• **EXERCISE GOAL**
Copy every line of the material below word for word.
· · ·
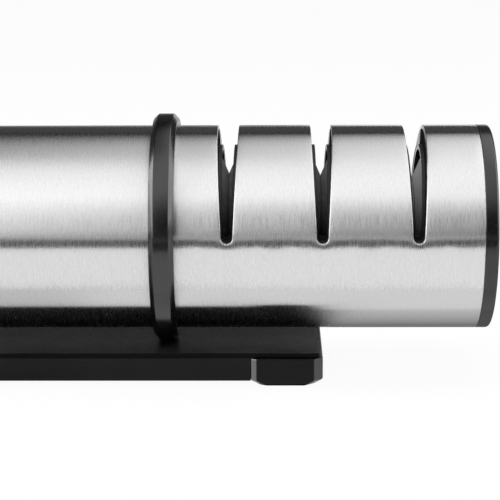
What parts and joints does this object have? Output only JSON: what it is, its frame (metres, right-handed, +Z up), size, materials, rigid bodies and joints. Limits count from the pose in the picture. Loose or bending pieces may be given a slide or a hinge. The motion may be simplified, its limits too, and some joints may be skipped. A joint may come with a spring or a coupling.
{
  "type": "pull-through knife sharpener",
  "caption": "Hand-held and table knife sharpener: a slotted steel tube on a low black base, with pairs of abrasive wheels that turn on axles inside it.",
  "frame": {"origin": "on the table, under the middle of the whole length", "axes": "+X along the tube towards the end with the slots, +Y the way a blade is drawn through, away from the picture's camera, +Z up"},
  "size_m": [0.2104, 0.0558, 0.0636],
  "materials": {
    "tube_steel": "fine brushing round the tube, bright deburred slot edges",
    "cap_black": "satin, finely textured",
    "collar_black": "satin, finely textured",
    "cartridge_black": "satin moulded plastic",
    "plate_black": "satin, finely textured",
    "tray_black": "satin moulded plastic",
    "foot_rubber": "matt rubber",
    "screw_zinc": "zinc plated",
    "axle_steel": "ground pin",
    "hub_nylon": "plain nylon",
    "spacer_nylon": "natural nylon",
    "coarse_grit": "steel coated with coarse grit",
    "fine_grit": "steel coated with fine grit",
    "hone_ceramic": "sintered ceramic, matt"
  },
  "bodies": {
    "frame": {"steel_tube": "tube_steel", "head_cap": "cap_black", "tail_cap": "cap_black", "cartridge_front": "cartridge_black", "cartridge_back": "cartridge_black", "cartridge_screws": "screw_zinc", "head_plug": "cartridge_black", "tail_plug": "cartridge_black", "head_ring": "collar_black", "tail_ring": "collar_black", "ring_screws": "screw_zinc", "base_plate": "plate_black", "base_tray": "tray_black", "head_foot": "foot_rubber", "tail_foot": "foot_rubber", "coarse_axle": "axle_steel", "coarse_spacers": "spacer_nylon", "fine_axle": "axle_steel", "fine_spacers": "spacer_nylon", "hone_axle": "axle_steel", "hone_spacers": "spacer_nylon"},
    "coarse_wheels": {"coarse_hub": "hub_nylon", "coarse_wheel_inner": "coarse_grit", "coarse_wheel_outer": "coarse_grit"},
    "fine_wheels": {"fine_hub": "hub_nylon", "fine_wheel_inner": "fine_grit", "fine_wheel_outer": "fine_grit"},
    "hone_wheels": {"hone_hub": "hub_nylon", "hone_wheel_inner": "hone_ceramic", "hone_wheel_outer": "hone_ceramic"}
  },
  "joints": [
    {"name": "coarse_spin", "type": "hinge", "parent": "frame", "child": "coarse_wheels", "pos_m": [0.0415, 0, 0.03825], "axis": [1, 0, 0], "continuous": true},
    {"name": "fine_spin", "type": "hinge", "parent": "frame", "child": "fine_wheels", "pos_m": [0.064, 0, 0.03825], "axis": [1, 0, 0], "continuous": true},
    {"name": "hone_spin", "type": "hinge", "parent": "frame", "child": "hone_wheels", "pos_m": [0.0865, 0, 0.03825], "axis": [1, 0, 0], "continuous": true}
  ]
}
· · ·
• **CORRECT RESULT**
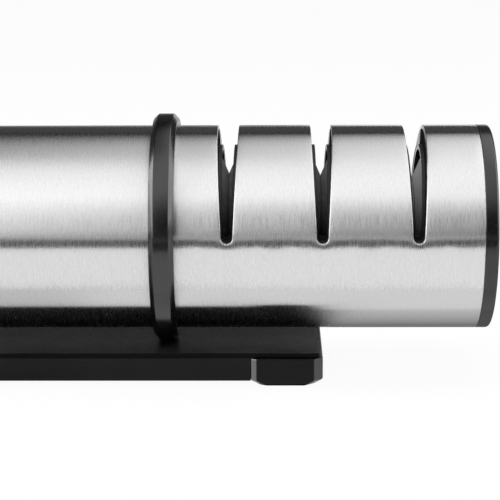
What parts and joints does this object have? Output only JSON: what it is, its frame (metres, right-handed, +Z up), size, materials, rigid bodies and joints. Limits count from the pose in the picture. Loose or bending pieces may be given a slide or a hinge. The motion may be simplified, its limits too, and some joints may be skipped. A joint may come with a spring or a coupling.
{
  "type": "pull-through knife sharpener",
  "caption": "Hand-held and table knife sharpener: a slotted steel tube on a low black base, with pairs of abrasive wheels that turn on axles inside it.",
  "frame": {"origin": "on the table, under the middle of the whole length", "axes": "+X along the tube towards the end with the slots, +Y the way a blade is drawn through, away from the picture's camera, +Z up"},
  "size_m": [0.2104, 0.0558, 0.0636],
  "materials": {
    "tube_steel": "fine brushing round the tube, bright deburred slot edges",
    "cap_black": "satin, finely textured",
    "collar_black": "satin, finely textured",
    "cartridge_black": "satin moulded plastic",
    "plate_black": "satin, finely textured",
    "tray_black": "satin moulded plastic",
    "foot_rubber": "matt rubber",
    "screw_zinc": "zinc plated",
    "axle_steel": "ground pin",
    "hub_nylon": "plain nylon",
    "spacer_nylon": "natural nylon",
    "coarse_grit": "steel coated with coarse grit",
    "fine_grit": "steel coated with fine grit",
    "hone_ceramic": "sintered ceramic, matt"
  },
  "bodies": {
    "frame": {"steel_tube": "tube_steel", "head_cap": "cap_black", "tail_cap": "cap_black", "cartridge_front": "cartridge_black", "cartridge_back": "cartridge_black", "cartridge_screws": "screw_zinc", "head_plug": "cartridge_black", "tail_plug": "cartridge_black", "head_ring": "collar_black", "tail_ring": "collar_black", "ring_screws": "screw_zinc", "base_plate": "plate_black", "base_tray": "tray_black", "head_foot": "foot_rubber", "tail_foot": "foot_rubber", "coarse_axle": "axle_steel", "coarse_spacers": "spacer_nylon", "fine_axle": "axle_steel", "fine_spacers": "spacer_nylon", "hone_axle": "axle_steel", "hone_spacers": "spacer_nylon"},
    "coarse_wheels": {"coarse_hub": "hub_nylon", "coarse_wheel_inner": "coarse_grit", "coarse_wheel_outer": "coarse_grit"},
    "fine_wheels": {"fine_hub": "hub_nylon", "fine_wheel_inner": "fine_grit", "fine_wheel_outer": "fine_grit"},
    "hone_wheels": {"hone_hub": "hub_nylon", "hone_wheel_inner": "hone_ceramic", "hone_wheel_outer": "hone_ceramic"}
  },
  "joints": [
    {"name": "coarse_spin", "type": "hinge", "parent": "frame", "child": "coarse_wheels", "pos_m": [0.0415, 0, 0.03825], "axis": [1, 0, 0], "continuous": true},
    {"name": "fine_spin", "type": "hinge", "parent": "frame", "child": "fine_wheels", "pos_m": [0.064, 0, 0.03825], "axis": [1, 0, 0], "continuous": true},
    {"name": "hone_spin", "type": "hinge", "parent": "frame", "child": "hone_wheels", "pos_m": [0.0865, 0, 0.03825], "axis": [1, 0, 0], "continuous": true}
  ]
}